I recommend running these tests sequentially. Like this …

  1. Make a change.
  2. Wait a month.
  3. See what happens.

Now, it’s a new month.

  1. Make another change.
  2. Wait a month.
  3. See what happens again.

And so on.

That adds a bit of scientific spin to an otherwise unscientific method.

You may be surprised at how much you learn. This is a powerful way to affect higher conversion rates without so much as looking at Optimizely or VWO!

8. Do SEO. Get traffic.

CROs (that includes me) are fond of disparaging SEO. We like to quote the percentages of how much it costs to acquire traffic versus the cost of converting the traffic you already have. Some of us even joke about SEO being dead.

But what if you don’t have any traffic? Now the situation is reversed. Now it’s time for the SEO to derisively snort at the CRO.

If you don’t have any conversions because of low traffic, try to get some higher traffic. Sure, organic traffic isn’t exactly free. It does require SEO, and SEO is alive and well today.
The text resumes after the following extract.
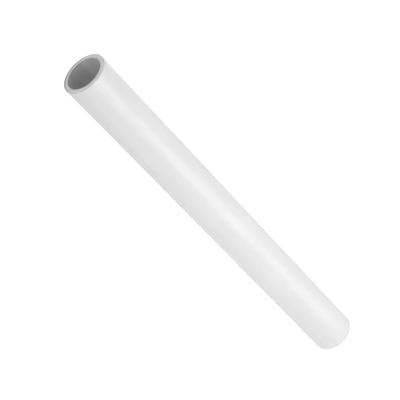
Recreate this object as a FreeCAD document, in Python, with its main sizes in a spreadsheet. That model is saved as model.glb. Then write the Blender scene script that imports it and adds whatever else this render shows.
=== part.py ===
import FreeCAD, Part
import Sketcher
import os

# A straight length of rigid round conduit: one extruded plastic tube, sawn square at
# both ends and deburred. It stands on its foot end. The origin is the centre of the
# foot, and +Z runs up the tube's axis to the top end.

doc = FreeCAD.newDocument("ConduitPipe")

# Driving sizes, in millimetres.
sheet = doc.addObject("Spreadsheet::Sheet", "Sizes")
sheet.set("A1", "Outside diameter of the tube")
sheet.set("B1", "20.0")
sheet.setAlias("B1", "outer_diameter")
sheet.set("A2", "Wall thickness, even all round")
sheet.set("B2", "2.1")
sheet.setAlias("B2", "wall_thickness")
sheet.set("A3", "Length from the foot end to the top end")
sheet.set("B3", "206.0")
sheet.setAlias("B3", "pipe_length")
sheet.set("A4", "Round on the outer edge of each sawn end")
sheet.set("B4", "0.25")
sheet.setAlias("B4", "outer_edge_round")
sheet.set("A5", "Deburring bevel on the bore's edge at each sawn end")
sheet.set("B5", "0.15")
sheet.setAlias("B5", "bore_edge_bevel")
doc.recompute()

# How closely an edge's place and radius have to agree, in millimetres, when it is picked out.
tolerance = 0.0001


def origin_plane(body, role):
    """The one of the body's own base planes that has this role."""
    for feature in body.Origin.OriginFeatures:
        if feature.Role == role:
            return feature
    raise RuntimeError("no base plane " + role)


def end_circles(shape, radius):
    """Names of the shape's circular edges of this radius that lie in its foot or top plane."""
    names = []
    ends = (shape.BoundBox.ZMin, shape.BoundBox.ZMax)
    for number, edge in enumerate(shape.Edges, start=1):
        if not isinstance(edge.Curve, Part.Circle):
            continue
        at_end = any(abs(edge.Curve.Center.z - z) < tolerance for z in ends)
        if at_end and abs(edge.Curve.Radius - radius) < tolerance:
            names.append("Edge" + str(number))
    return names


pipe = doc.addObject("PartDesign::Body", "Pipe")
pipe.Label = "conduit_pipe"
pipe.Placement = FreeCAD.Placement(FreeCAD.Vector(0, 0, 0), FreeCAD.Rotation())

# The section that the die gives the tube: two circles on one centre, a wall apart.
section = pipe.newObject("Sketcher::SketchObject", "TubeSection")
section.AttachmentSupport = [(origin_plane(pipe, "XY_Plane"), "")]
section.MapMode = "FlatFace"
centre = FreeCAD.Vector(0, 0, 0)
up = FreeCAD.Vector(0, 0, 1)
outer_radius = sheet.outer_diameter / 2
bore_radius = outer_radius - sheet.wall_thickness
outside = section.addGeometry(Part.Circle(centre, up, outer_radius), False)
bore = section.addGeometry(Part.Circle(centre, up, bore_radius), False)
section.addConstraint(Sketcher.Constraint("Coincident", outside, 3, -1, 1))
section.addConstraint(Sketcher.Constraint("Coincident", bore, 3, -1, 1))
outside_size = section.addConstraint(Sketcher.Constraint("Diameter", outside, 2 * outer_radius))
section.renameConstraint(outside_size, "outside_diameter")
section.setExpression("Constraints.outside_diameter", "Sizes.outer_diameter")
bore_size = section.addConstraint(Sketcher.Constraint("Diameter", bore, 2 * bore_radius))
section.renameConstraint(bore_size, "bore_diameter")
section.setExpression(
    "Constraints.bore_diameter", "Sizes.outer_diameter - 2 * Sizes.wall_thickness"
)

# The section drawn out along the axis, then sawn to length.
tube = pipe.newObject("PartDesign::Pad", "Tube")
tube.Profile = section
tube.setExpression("Length", "Sizes.pipe_length")
pipe.Tip = tube
doc.recompute()

# The outer corner of each sawn end is rounded over, so that a coupler slides on.
# The round takes no more than a third of the wall.
outer_edges = pipe.newObject("PartDesign::Fillet", "OuterEdgeRounds")
outer_edges.Base = (tube, end_circles(tube.Shape, outer_radius))
outer_edges.setExpression("Radius", "min(Sizes.outer_edge_round; Sizes.wall_thickness / 3)")
pipe.Tip = outer_edges
doc.recompute()

# The bore's edge is reamed at each end, so that it can't cut the cables' insulation.
# The bevel takes no more than a third of the wall.
bore_edges = pipe.newObject("PartDesign::Chamfer", "BoreEdgeBevels")
bore_edges.Base = (outer_edges, end_circles(outer_edges.Shape, bore_radius))
bore_edges.setExpression("Size", "min(Sizes.bore_edge_bevel; Sizes.wall_thickness / 3)")
pipe.Tip = bore_edges
doc.recompute()

# Nothing is written unless every step of the model worked.
for item in doc.Objects:
    if "Invalid" in item.State or "Error" in item.State:
        raise RuntimeError("failed: " + item.Name + " " + str(item.State))
if pipe.Shape.isNull() or not pipe.Shape.isValid() or len(pipe.Shape.Solids) != 1:
    raise RuntimeError("the pipe is not one valid solid")
if len(outer_edges.Base[1]) != 2 or len(bore_edges.Base[1]) != 2:
    raise RuntimeError("an end's edges were not all found")

os.makedirs("parts", exist_ok=True)
pipe.Shape.exportStep("parts/" + pipe.Label + ".step")

box = pipe.Shape.optimalBoundingBox()
print("conduit_pipe: volume %.1f mm3, box %.3f x %.3f x %.3f mm, top at z %.3f" % (
    pipe.Shape.Volume, box.XLength, box.YLength, box.ZLength, box.ZMax))
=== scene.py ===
import math

import bmesh
import bpy
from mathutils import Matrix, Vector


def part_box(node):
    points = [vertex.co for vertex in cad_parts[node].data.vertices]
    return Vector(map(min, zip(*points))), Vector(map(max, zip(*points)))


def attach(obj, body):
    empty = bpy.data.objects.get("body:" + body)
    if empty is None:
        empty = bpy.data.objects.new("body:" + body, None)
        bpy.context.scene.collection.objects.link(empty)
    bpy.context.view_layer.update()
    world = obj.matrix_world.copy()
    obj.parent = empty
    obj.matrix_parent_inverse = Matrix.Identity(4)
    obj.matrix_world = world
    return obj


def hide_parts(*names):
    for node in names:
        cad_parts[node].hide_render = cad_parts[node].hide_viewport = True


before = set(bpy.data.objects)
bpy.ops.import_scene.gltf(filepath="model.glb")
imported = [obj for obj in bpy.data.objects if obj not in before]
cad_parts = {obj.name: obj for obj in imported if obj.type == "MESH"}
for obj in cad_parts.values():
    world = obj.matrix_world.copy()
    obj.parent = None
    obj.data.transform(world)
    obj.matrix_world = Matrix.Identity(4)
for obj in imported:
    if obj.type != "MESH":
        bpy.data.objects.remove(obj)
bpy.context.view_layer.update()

# The pipe. One straight length of white rigid PVC, pushed hot through a ring-shaped die and drawn
# through a cooling sleeve, then sawn square at both ends. The outer corner of each cut is eased
# and the bore is reamed, so that a coupler slides on and no cable is cut. It stands on its foot.
pipe_foot, pipe_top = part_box("conduit_pipe")
outer_radius = pipe_top.x
pipe_length = pipe_top.z - pipe_foot.z
wall = 0.0021
outer_edge_round = 0.00025
bore_edge_bevel = 0.00015
bevel_softening = 0.00004
bore_radius = outer_radius - wall
facets_round = 192
round_segments = 6
softening_segments = 3
weight_of_large_faces = 100

# How near points have to lie to be picked, how upright the normal of a level face has to be, and
# how near two points are merged.
close = 0.00001
level_normal = 0.99
welding_gap = 0.000001


def edges_at(piece, radius, height):
    """Selects the ring of edges that lies at this radius and this height."""
    bpy.ops.mesh.select_all(action="DESELECT")
    mesh = bmesh.from_edit_mesh(piece.data)
    for edge in mesh.edges:
        edge.select_set(all(
            abs(math.hypot(point.co.x, point.co.y) - radius) < close
            and abs(point.co.z - height) < close
            for point in edge.verts
        ))
    bmesh.update_edit_mesh(piece.data)


def faces_where(piece, wanted):
    """Selects the faces that the test picks."""
    bpy.ops.mesh.select_all(action="DESELECT")
    mesh = bmesh.from_edit_mesh(piece.data)
    for face in mesh.faces:
        face.select_set(wanted(face))
    bmesh.update_edit_mesh(piece.data)


def is_sawn(face):
    """True for the level faces at the two ends."""
    return abs(face.normal.z) > level_normal


def is_lining(face):
    """True for the bore's wall and for the bevels at its two ends."""
    middle = face.calc_center_median()
    return math.hypot(middle.x, middle.y) < bore_radius + bore_edge_bevel and not is_sawn(face)


bpy.ops.object.select_all(action="DESELECT")
bpy.ops.mesh.primitive_cylinder_add(
    vertices=facets_round, radius=outer_radius, depth=pipe_length,
    location=(0, 0, pipe_length / 2),
)
pipe = bpy.context.object
pipe.name = "pvc_pipe"
pipe.data.name = "pvc_pipe"
bpy.ops.object.transform_apply(location=True)

# The bore is opened from end to end.
bpy.ops.object.mode_set(mode="EDIT")
bpy.ops.mesh.select_mode(type="FACE")
faces_where(pipe, is_sawn)
bpy.ops.mesh.inset(thickness=wall)
bpy.ops.mesh.bridge_edge_loops()

# Both sawn ends are eased: a round outside, a reamed bevel inside with its two corners softened.
bpy.ops.mesh.select_mode(type="EDGE")
for height, inwards in ((0, 1), (pipe_length, -1)):
    edges_at(pipe, outer_radius, height)
    bpy.ops.mesh.bevel(offset=outer_edge_round, segments=round_segments, affect="EDGES")
    edges_at(pipe, bore_radius, height)
    bpy.ops.mesh.bevel(offset=bore_edge_bevel, segments=1, affect="EDGES")
    edges_at(pipe, bore_radius + bore_edge_bevel, height)
    bpy.ops.mesh.bevel(offset=bevel_softening, segments=softening_segments, affect="EDGES")
    edges_at(pipe, bore_radius, height + inwards * bore_edge_bevel)
    bpy.ops.mesh.bevel(offset=bevel_softening, segments=softening_segments, affect="EDGES")

# Doubles are merged, and the large faces keep their own normals beside the small ones.
bpy.ops.mesh.select_all(action="SELECT")
bpy.ops.mesh.remove_doubles(threshold=welding_gap)
bpy.ops.mesh.normals_make_consistent(inside=False)
bpy.ops.object.mode_set(mode="OBJECT")
bpy.ops.object.shade_smooth()
bpy.ops.object.modifier_add(type="WEIGHTED_NORMAL")
pipe.modifiers[-1].weight = weight_of_large_faces
bpy.ops.object.modifier_apply(modifier=pipe.modifiers[-1].name)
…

At the very least, get your site audited by a competent SEO agency to see if there’s anything clogging up the organic traffic path. See if you have any hurdles to clear in the pursuit of more targeted traffic to your site. As long as you have a clear SEO strategy, an active niche and a decent site, you should get plenty of traffic.

Figure out whether you have an SEO problem, and then you can have more fun with the whole CRO bit.

In these early traffic-building days, spend more on acquiring traffic than on testing and optimizing for conversions. Once you build that traffic, you’ll have a much more profitable time doing testing and conversion optimization.

Conclusion

I’m unflinchingly optimistic when it comes to conversion optimization. I’m confident that CRO can work for anyone.

The toughest situation, though, is the low-traffic sites. If you don’t have traffic, you don’t have conversions. There’s nothing to optimize.

But if you have any traffic, then you can optimize it. There is no lower threshold for doing CRO. So, go out there and do some optimization.